Mercadoria como refém
Marcelo Campos , presidente da Academia Brasileira de Direito Tributário, aponta que não é a primeira vez que Estados brasileiros adotam medidas como esta, no qual “se comporta como bandido, tendo a mercadoria como refém”.
Ele vê muita similaridade desta iniciativa com outra conduta já adotada em outros momentos, em que o Estado apreendia e retinha mercadorias até que as empresas pagassem os tributos devidos, medida que foi julgada e considerada ilegal pelo Supremo Tribunal Federal.
Outro ponto destacado por Marcelo Campos é que a execução fiscal, hoje é um meio muito eficiente de cobrar as dívidas. Ele ressalta, inclusive, que via de regra, os embargos não suspendem a sentença, o que mostra a força que o estado tem com relação à cobrança de Tributos.

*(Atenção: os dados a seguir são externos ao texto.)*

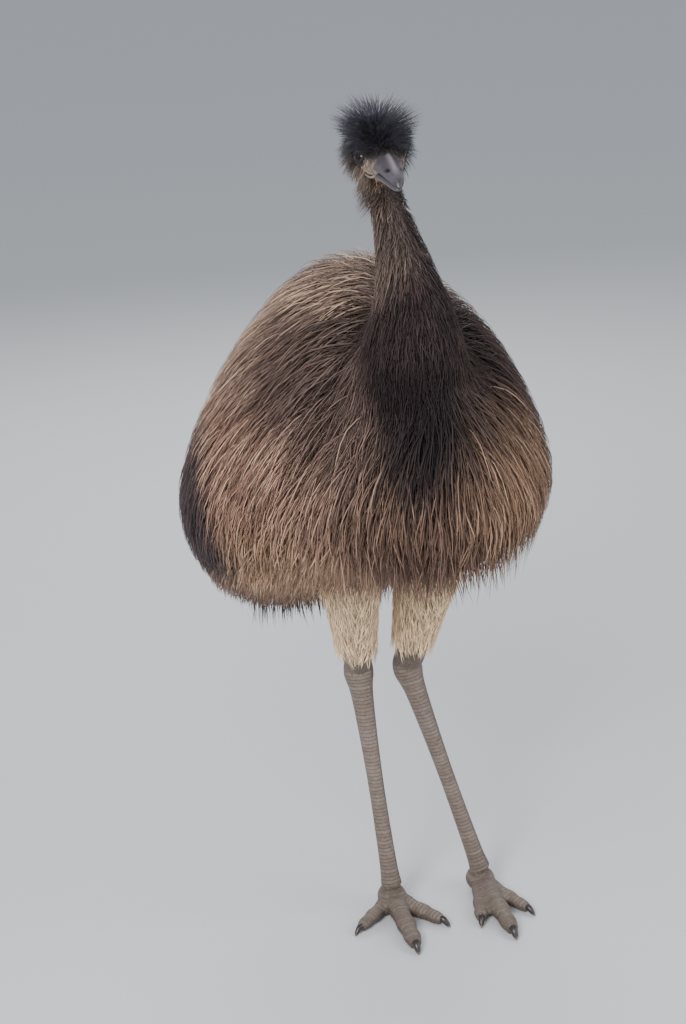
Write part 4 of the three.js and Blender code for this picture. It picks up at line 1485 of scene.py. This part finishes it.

– Medidas como esta, que impedem a atividade econômica como meio para receber um tributo, distorce a realidade que é a de que um cidadão trabalha e exerce uma atividade econômica para seu sustento e de sua família e, passa a deduzir que um cidadão exerce uma atividade econômica para pagar impostos, o que está errado.
Marcelo Campos ainda contextualiza que esta medida talvez tenha um caráter mais político do que técnico que vise à eficiência da recuperação de receita tributária, já que a tendência é que o Judiciário impeça a restrição à NF-e.
– É como se o Estado dissesse: ‘Estão vendo, eu fiz o necessário para recuperar o crédito, mas o Judiciário que não permitiu’. São as conhecidas soluções heroicas. A ideia pode até ser legítima, mas nitidamente as ações são truculentas.
O tributarista Raul Haidar afirma:
– Não vai ser dessa forma que aumentarão a arrecadação. Deve-se facilitar a vida dos devedores, para que paguem, inclusive com redução de multas e juros.
E conclui:
– O Estado não ganha nada transformando-se em inimigo das empresas. Os burocratas estatais, a maioria dos quais nunca administrou coisa algum e só vive nas teorias acadêmicas, em breve perderá seus empregos públicos se a coisa andar assim.